Yazid bin
Harun berkata, “Saya belum pernah mendengar ada seseorang yang lebih wara’ dari pada Imam Abu Hanifah. Saya pernah melihat beliau pada suatu hari sedang duduk
di bawah terik matahari di dekat pintu rumah seseorang. Lalu saya bertanya
kepadanya, “Wahai Abu Hanifah! Apa tidak sebaiknya engkau berpindah ke tempat
yang teduh?”
Beliau
menjawab, “Pemilik rumah ini mempunyai hutang kepadaku beberapa dirham. Maka,
saya tidak suka duduk di bawah naungan halaman rumahnya.”
Sikap
seperti apa yang lebih wara daripada sikap ini? Di dalam riwayat lain
disebutkan bahwa beliau ditanya mengapa enggan berdiam di tempat teduh, lalu
Abu Abu Hanifah berkata kepadaku. “Pemilik rumah ini mempunyai sesuatu.

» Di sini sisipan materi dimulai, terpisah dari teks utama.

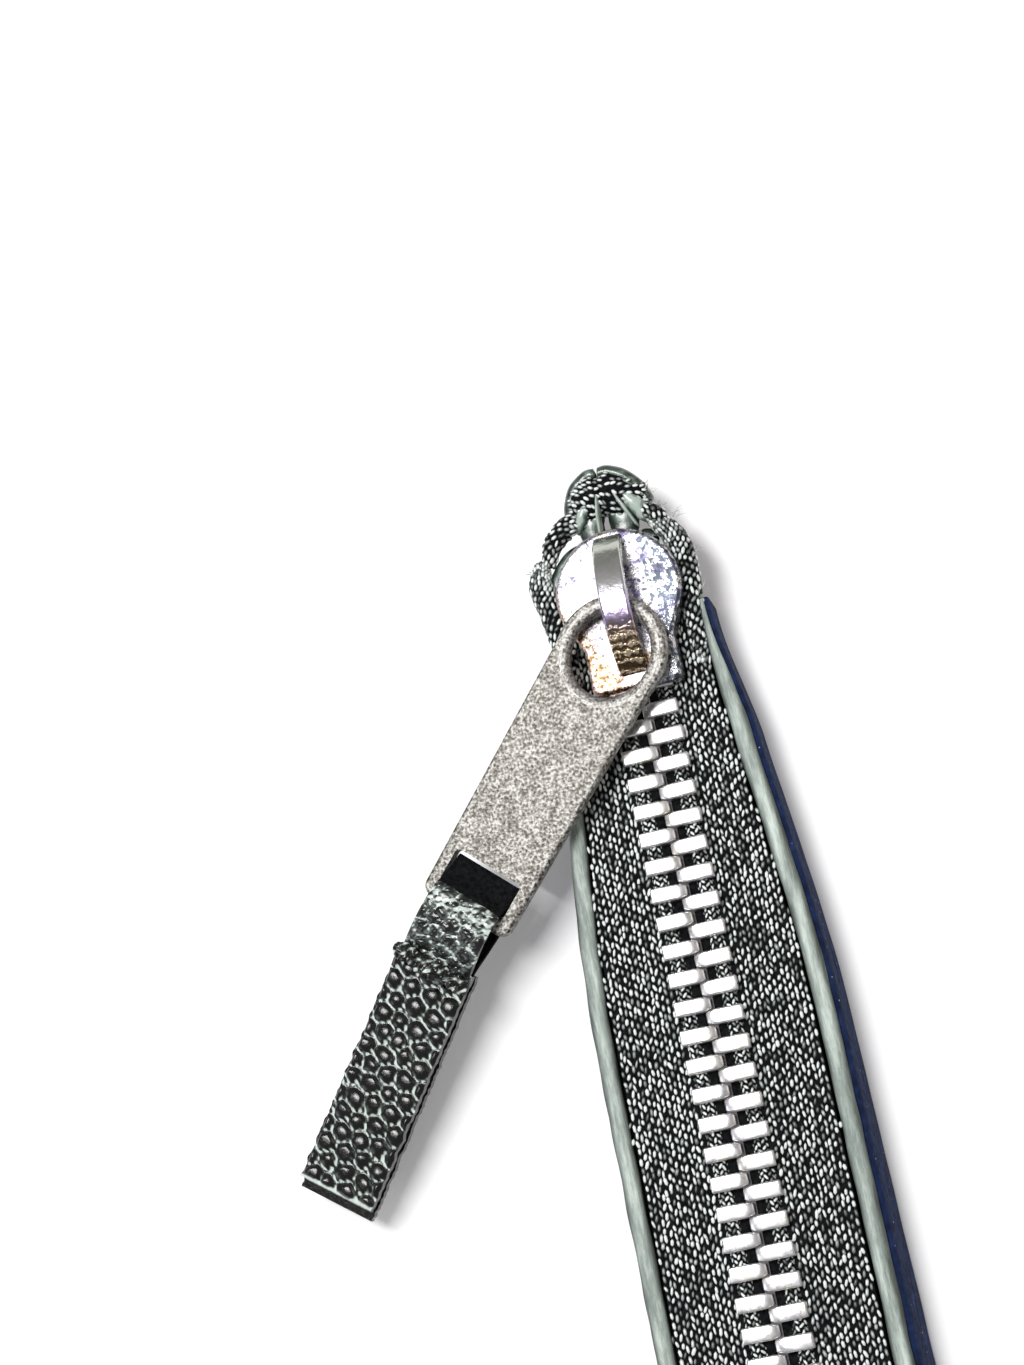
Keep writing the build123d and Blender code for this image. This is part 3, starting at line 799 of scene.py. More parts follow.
def make_cord(side):
    name = SIDE_NAME[side]
    y_low, y_high = box_mm(f"cord_{name}")[0].y, box_mm(f"cord_{name}")[1].y

    def shape(turn, way):
        y = y_low + (y_high - y_low) * way
        across, up = rounded(turn, cord_radius - 0.06, cord_radius - 0.06, 2)
        return stack(side * (cord_run(y) + across), y, tape_middle + up)

    core = smooth(roll(f"cord_core_{name}", 16, 200, shape), 60)
    finish_piece(core, weave_ground.material, STRINGER[side], "cord", f"cord_{name}")

    # The dark strip towards the chain's middle is painted shade in the gap between the teeth.
    def shade_lap_shape(turn, way):
        y = lap_foot + (slider_low.y - lap_foot) * way
        across, up = rounded(turn, (cord_run(y) - lap_edge) / 2, 0.34, 3)
        return stack(side * ((cord_run(y) + lap_edge) / 2 + across), y, tape_middle + up)

    shade_lap = roll(f"tape_shade_lap_{name}", 12, 200, shade_lap_shape)
    finish_piece(smooth(shade_lap, 60), weave_ground.material, STRINGER[side], "black_tape")
    centres, directions, outwards, lots = [], [], [], []
    for row, degrees in enumerate((-72, -38, -8, 22, 52, 80)):
        y = np.arange(y_low + 0.3 + 0.21 * row, min(y_high, slider_low.y + 6), 0.56)
        angle = math.radians(degrees) + rng.normal(0, 0.05, len(y))
        outward = stack(side * np.sin(angle), 0 * y, np.cos(angle))
        along = stack(side * np.cos(angle), 0 * y, -np.sin(angle))
        lean = math.radians(38 if row % 2 else -38) + rng.normal(0, 0.2, len(y))
        x = cord_run(y)
        centres.append(stack(side * x, y, 0 * y + tape_middle) + outward * (cord_radius - 0.07))
        directions.append(along * np.sin(lean)[:, None] + stack(0 * y, np.cos(lean), 0 * y))
        outwards.append(outward)
        lots.append(rng.uniform(0.35, 1.3, len(y)))
    centres, directions, outwards, lots = map(np.concatenate, (centres, directions, outwards, lots))
    sizes = half_sizes(len(lots), (0.15, 0), (0.34, 0.03), (0.12, 0))
    strokes = lay_floats(f"cord_weave_{name}", centres, directions, outwards, sizes, lots)
    finish_piece(strokes, weave_thread.material, STRINGER[side], "cord")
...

Maka,
saya tidak suka berteduh di bawah naungan dindingnya, sehingga hal tersebut
menjadi upah suatu manfaat.” Saya tidak berpendapat bahwa hal tersebut wajib
bagi semua orang, akan tetapi orang alim wajib menerapkan ilmu untuk dirinya
sendiri lebih banyak daripada yang dia ajarkan kepada orang lain.
Sebagaimana pula Imam
Abu Hanifah radhiyallahu ‘anhu pernah meninggalkan makan daging
kambing selama tujuh tahun ketika seekor kambing milik baitul mal di Kufah
hilang sehingga beliau yakin kambing tersebut telah mati. Sebab, beliau
menanyakan berapa waktu paling lama kambing bisa bertahan hidup? Dikatakan
kepadanya, “Tujuh tahun.” Maka beliau meninggalkan makan daging kambing selama
7 tahun karena untuk berhati-hati lantaran ada kemungkinan kambing haram itu
masih hidup. Sehingga, bisa jadi kebetulan dia memakan sebagian dari kambing
tersebut yang berarti menzhalimi hatinya. Meskipun sebenarnya tidak berdosa
karena tidak mengetahui benda itulah yang haram.